Auf See

Auf See

Mit dreiundvierzig Jahren das Zeitliche zu segnen, ist wahrlich nicht erstrebenswert. Ein dahinsiechender Patient, der in geistiger Umnachtung stirbt, muss, um zufrieden abtreten zu können, einiges erlebt haben. Guy de Maupassant war sicherlich nicht zufrieden als er 1893 zu jung in einer psychiatrischen Klinik bei Paris starb. Aber er hat viel erlebt und es niedergeschrieben. So wie diese Geschichte einer zehntägigen Schifffahrt von Antibes nach Saint Tropez.

Nicht nur die Sicht auf die Dinge des Lebens – de Maupassant war zu diesem Zeitpunkt (1887) schon noch (!) bei bester Gesundheit, auch die Beschreibungen des Gesehenen machen „Auf See“ zu einem unverzichtbaren Werk, das sich am besten an den Stränden der Côte d’Azur genießen lässt.

Vorbei an den schneebedeckten Wogen aus Granit, wie er poetisch die Alpen nennt, schippern er und zwei Begleiter südwestlich an der azurblauen Küste entlang. Beim Anblick von so viel Erhabenheit schwelgen viele in Erinnerungen. Guy de Maupassant auch. Er denkt an Paganini. Der sollte nach seinem Tod von seinem Sohn nach Genua gebracht werden. Wegen der Cholera verwehrte man ihm aber in allen Häfen die Anlandung. Er Jahre später wurde der Leichnam von einer kleinen Insel nach Parma gebracht. So düstere Gedanken in solch farbenfroher Umgebung. Im Anhang erfährt der Leser, dass diese Geschichte komplett erfunden ist.

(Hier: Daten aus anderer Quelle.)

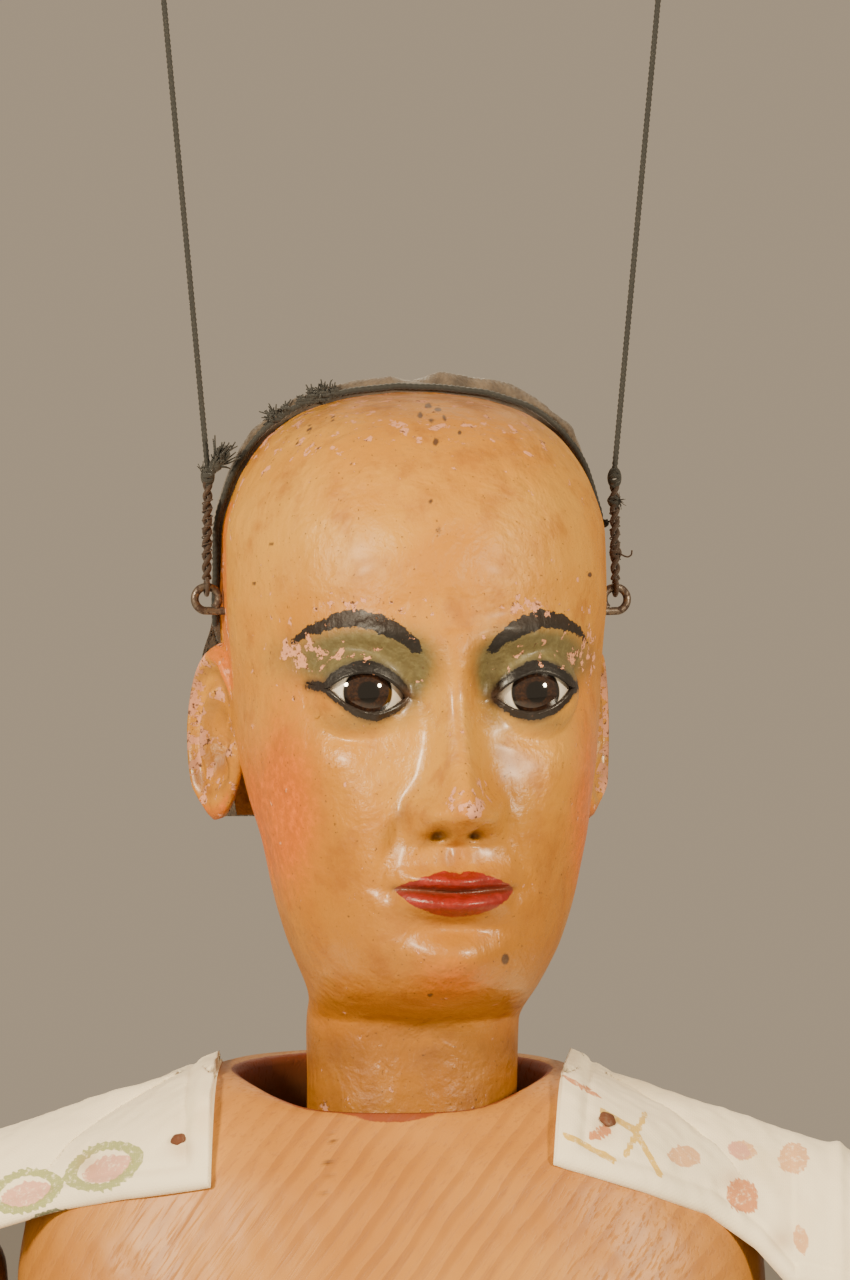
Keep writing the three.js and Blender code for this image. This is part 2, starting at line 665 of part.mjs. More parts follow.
function makeArm(group, side, sign) {
  const x = TORSO_X + sign * ARM_X;
  const upper = forkEnd(upperArmShape(0), ELBOW, ELBOW_HALF_WIDTH, 0, 0, ELBOW_Z);
  group.add(piece(`upper_arm_${side}`, upper.translate(x, 0, 0), FINISH.darkWood()));
  const outside = block(40, 60, FLAP_DEPTH + 30, sign * 18, 0, SHOULDER_Z + 30 - FLAP_DEPTH / 2);
  const flap = upperArmShape(CLEARANCE + STRAP_THICKNESS)
    .subtract(upperArmShape(CLEARANCE))
    .intersect(solid(outside));
  group.add(piece(`strap_flap_${side}`, flap.translate(x, 0, 0), FINISH.cloth()));
  group.add(
    piece(`elbow_pin_${side}`, jointPin(ELBOW, ELBOW_HALF_WIDTH, x, 0, ELBOW_Z), FINISH.wire()),
  );

  const forearm = solid(
    loft([
      [WRIST_Z, WRIST_HALF_WIDTH, 8],
      [WRIST_Z + 25, 8.5, 8.5],
      [ELBOW_Z - 40, 11.5, 12],
      [ELBOW_Z - 20, 12, 12.5],
      [ELBOW_Z - ELBOW.shoulder, 11.5, 11],
    ]),
  );
  const folded = tongueEnd(forearm.subtract(foldSlope(ELBOW, 0, 0, ELBOW_Z, -1)), ELBOW, 0, 0, ELBOW_Z);
  const fork = forkEnd(folded, WRIST, WRIST_HALF_WIDTH, 0, 0, WRIST_Z);
  group.add(piece(`forearm_${side}`, fork.translate(x, 0, 0), FINISH.darkWood()));
  group.add(
    piece(`wrist_pin_${side}`, jointPin(WRIST, WRIST_HALF_WIDTH, x, 0, WRIST_Z), FINISH.wire()),
  );

  const palm = solid(
    loft(
      [
        [WRIST_Z - HAND_LENGTH, 3, 6, -3],
        [WRIST_Z - HAND_LENGTH + 3, 4.5, 10, -3],
        [WRIST_Z - 48, 5.5, 14, -1],
        [WRIST_Z - 30, 6.5, 14.5],
        [WRIST_Z - 16, 6.5, 9],
        [WRIST_Z - WRIST.shoulder, 6, 7],
      ],
      12,
    ),
  );
  const thumb = solid(
    loft([[-15, 2.5, 2.5], [-11, 3.6, 3.8], [8, 3.8, 4.5], [14, 2, 3]], 8)
      .rotateX(-0.5)
      .translate(0, -15, WRIST_Z - 34),
  );
  const hand = tongueEnd(palm.add(thumb), WRIST, 0, 0, WRIST_Z);
  group.add(piece(`hand_${side}`, hand.translate(x, 0, 0), FINISH.skin()));
}

// ---- pelvis and legs ----
const PELVIS_TOP = lowerFaceZ(TORSO_FOOT);
const PELVIS_FOOT = PELVIS_TOP - PELVIS_HEIGHT;
const THIGH_TOP = lowerFaceZ(PELVIS_FOOT);
const KNEE_Z = THIGH_TOP - THIGH_LENGTH;
const ANKLE_Z = KNEE_Z - SHIN_LENGTH;
const SOLE_Z = ANKLE_Z - SOLE_DROP;
const KNEE_HALF_WIDTH = 15;
const ANKLE_HALF_WIDTH = 11;

function makePelvis(group) {
  let pelvis = solid(
    loft(
      [
        [PELVIS_FOOT, 40, 12],
        [PELVIS_FOOT + 5, 46, 21],
        [PELVIS_FOOT + 14, 50, 28],
        [PELVIS_FOOT + 28, 51, 31],
        [PELVIS_TOP - 8, 50, 31],
        [PELVIS_TOP, 44, 26],
      ],
      24,
      { power: 2.4 },
    ).translate(TORSO_X, 0, 0),
  ).subtract(eyeBore(TORSO_X, 0, PELVIS_TOP, -EYELET_SHANK));
  for (const [side, sign] of SIDES) {
    const x = TORSO_X + sign * LEG_X;
    pelvis = pelvis.subtract(eyeBore(x, 0, PELVIS_FOOT, EYELET_SHANK));
    const eye = screwEye(x, 0, upperEyeZ(PELVIS_FOOT), EYELET_SHANK, { facing: "y" });
    group.add(piece(`hip_eye_upper_${side}`, eye, FINISH.wire()));
  }
  group.add(piece("pelvis", pelvis, FINISH.wood()));
  const lower = screwEye(TORSO_X, 0, lowerEyeZ(TORSO_FOOT), -EYELET_SHANK);
  group.add(piece("waist_eye_lower", lower, FINISH.wire()));
}

function makeLeg(group, side, sign) {
  const x = TORSO_X + sign * LEG_X;
  const eye = screwEye(x, 0, lowerEyeZ(PELVIS_FOOT), -EYELET_SHANK);
  group.add(piece(`hip_eye_lower_${side}`, eye, FINISH.wire()));
  const thigh = solid(
    loft([
      [KNEE_Z, KNEE_HALF_WIDTH, 14, KNEE_Y],
      [KNEE_Z + 40, 16.5, 17, KNEE_Y],
      [KNEE_Z + 110, 19.5, 20, -1],
      [THIGH_TOP - 24, 20, 20],
      [THIGH_TOP - 8, 17, 17],
      [THIGH_TOP, 9, 9],
    ]),
  ).subtract(eyeBore(0, 0, THIGH_TOP, -EYELET_SHANK));
  const fork = forkEnd(thigh, KNEE, KNEE_HALF_WIDTH, 0, KNEE_Y, KNEE_Z);
  group.add(piece(`thigh_${side}`, fork.translate(x, 0, 0), FINISH.wood()));
  group.add(
    piece(`knee_pin_${side}`, jointPin(KNEE, KNEE_HALF_WIDTH, x, KNEE_Y, KNEE_Z), FINISH.wire()),
  );

  const shin = solid(
    loft([
      [ANKLE_Z, ANKLE_HALF_WIDTH, 10, ANKLE_Y],
      [ANKLE_Z + 30, 11, 11.5, ANKLE_Y - 1],
      [ANKLE_Z + 110, 14.5, 16.5, 2.5],
      [KNEE_Z - 32, 15, 16, 0],
      [KNEE_Z - KNEE.shoulder, 15, 14, KNEE_Y],
    ]),
  );
  const sloped = shin.subtract(foldSlope(KNEE, 0, KNEE_Y, KNEE_Z, 1));
  const folded = tongueEnd(sloped, KNEE, 0, KNEE_Y, KNEE_Z);
  const shinFork = forkEnd(folded, ANKLE, ANKLE_HALF_WIDTH, 0, ANKLE_Y, ANKLE_Z);
  group.add(piece(`shin_${side}`, shinFork.translate(x, 0, 0), FINISH.wood()));
  group.add(
    piece(`ankle_pin_${side}`, jointPin(ANKLE, ANKLE_HALF_WIDTH, x, ANKLE_Y, ANKLE_Z), FINISH.wire()),
  );

  const heelY = ANKLE_Y + 17;
  const toeY = heelY - FOOT_LENGTH;
  const middle = (heelY + toeY) / 2;
  const shoe = solid(
    loft(
      [
        [SOLE_Z, 13, FOOT_LENGTH / 2 - 1.5, middle],
        [SOLE_Z + 6, 15, FOOT_LENGTH / 2, middle],
        [SOLE_Z + 14, 14, FOOT_LENGTH / 2 - 4, middle + 3],
        [SOLE_Z + 22, 11.5, 22, ANKLE_Y - 6],
        [ANKLE_Z - ANKLE.shoulder, 10, 10.5, ANKLE_Y],
      ],
      18,
      { power: 2.4 },
    ),
  );
  const foot = tongueEnd(shoe, ANKLE, 0, ANKLE_Y, ANKLE_Z);
  group.add(piece(`foot_${side}`, foot.translate(x, 0, 0), FINISH.shoe()));
}

// ---- the figure ----
const marionette = new THREE.Group();
marionette.position.z = -HANG_Z;

const turned = new THREE.Group();
turned.rotation.z = THREE.MathUtils.degToRad(HEAD_TURN);
makeStrings(turned);
makeHead(turned);
marionette.add(turned);

makeTorso(marionette);
makePelvis(marionette);
for (const [side, sign] of SIDES) {
  makeArm(marionette, side, sign);
  makeLeg(marionette, side, sign);
}

export default marionette;
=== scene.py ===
"""Looks of a carved wooden marionette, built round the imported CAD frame.

Lengths are metres. The figure hangs from the origin, faces -Y, and its own left side is at +X.
"""

import logging
import math
from dataclasses import dataclass
from enum import Enum
from typing import Callable, Iterable, Sequence

import bmesh
import bpy
import numpy as np
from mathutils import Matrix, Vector


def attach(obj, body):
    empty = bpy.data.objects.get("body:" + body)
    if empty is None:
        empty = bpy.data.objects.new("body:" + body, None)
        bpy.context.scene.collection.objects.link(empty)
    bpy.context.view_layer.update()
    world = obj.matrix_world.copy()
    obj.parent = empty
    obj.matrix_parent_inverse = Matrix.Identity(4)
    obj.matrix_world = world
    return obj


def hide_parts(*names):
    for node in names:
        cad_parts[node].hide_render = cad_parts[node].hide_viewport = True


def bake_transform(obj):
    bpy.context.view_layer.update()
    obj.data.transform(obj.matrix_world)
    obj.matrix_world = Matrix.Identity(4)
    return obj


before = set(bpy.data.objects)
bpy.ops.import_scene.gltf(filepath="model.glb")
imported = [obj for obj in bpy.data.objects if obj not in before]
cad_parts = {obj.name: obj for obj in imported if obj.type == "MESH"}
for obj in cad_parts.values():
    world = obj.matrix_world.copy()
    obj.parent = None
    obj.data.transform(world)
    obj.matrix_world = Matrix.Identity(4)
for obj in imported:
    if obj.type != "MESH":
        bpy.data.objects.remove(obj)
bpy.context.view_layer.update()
LOG = logging.getLogger("marionette")
MM = 0.001
MERGE_DISTANCE = 1e-6
Array, Floats = np.ndarray, Sequence[float]
Material, Piece = bpy.types.Material, bpy.types.Object
Node, Socket, Tree = bpy.types.Node, bpy.types.NodeSocket, bpy.types.NodeTree

# The figure's own levels, in millimetres from the wire of the temple hooks, as in the CAD source.
HANG_Z = 128.0
HEAD_TURN = math.radians(10.0)
TORSO_X = -4.0


class Side(Enum):
    """The figure's own right and left."""

    RIGHT = -1
    LEFT = 1

    @property
    def word(self) -> str:
        """The word that CAD node and body names end in."""
        return self.name.lower()


# ---------------------------------------------------------------- numpy surfaces
def smoothstep(low: float, high: float, value: Array) -> Array:
    """Rises from 0 at low to 1 at high along a cubic with flat ends."""
    t = np.clip((value - low) / (high - low), 0.0, 1.0)
    return t * t * (3.0 - 2.0 * t)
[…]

In Cannes lockert sich die Stimmung des Autors. Er lästert im Stile einer Klatschbase über die hier versammelten Fürsten, für die es nur eines zu geben scheint: Sich im Kreise Ihresgleichen sonnen zu können.

Im Leben Guy de Maupassants geht es auf und ab. Wie das Schiff, auf dem er sich befindet, geht es mit ihm Auf und Ab. Manchmal merkt er gar nicht mehr, dass er überhaupt schreibt. Je öfter er an Land geht desto näher ist er an den Menschen. Zwischen Mistral und wogender See philosophiert er über die Mentalität der Franzosen.

Auf See ist Guy de Maupassant ganz er selbst, nicht immer bei sich, doch stets der wortgewaltige Schriftsteller. „Auf See“ ist keine bloße Reisebeschreibung, das war nie sein Ding. Dennoch gelingt es ihm die Schönheit der Côte d’Azur in kraftvolle Worte zu kleiden und den Leser in Urlaubsstimmung hineingleiten zu lassen.

Der Anhang des Buches gibt Aufschluss über die Intentionen der Reise und die Quellen der soeben gelesenen Zeilen. Guy de Maupassant war ein Lebemann mit allen Konsequenzen. Dieses Buch gehört in die Hand an den Stränden der Côte, mit allen Konsequenzen.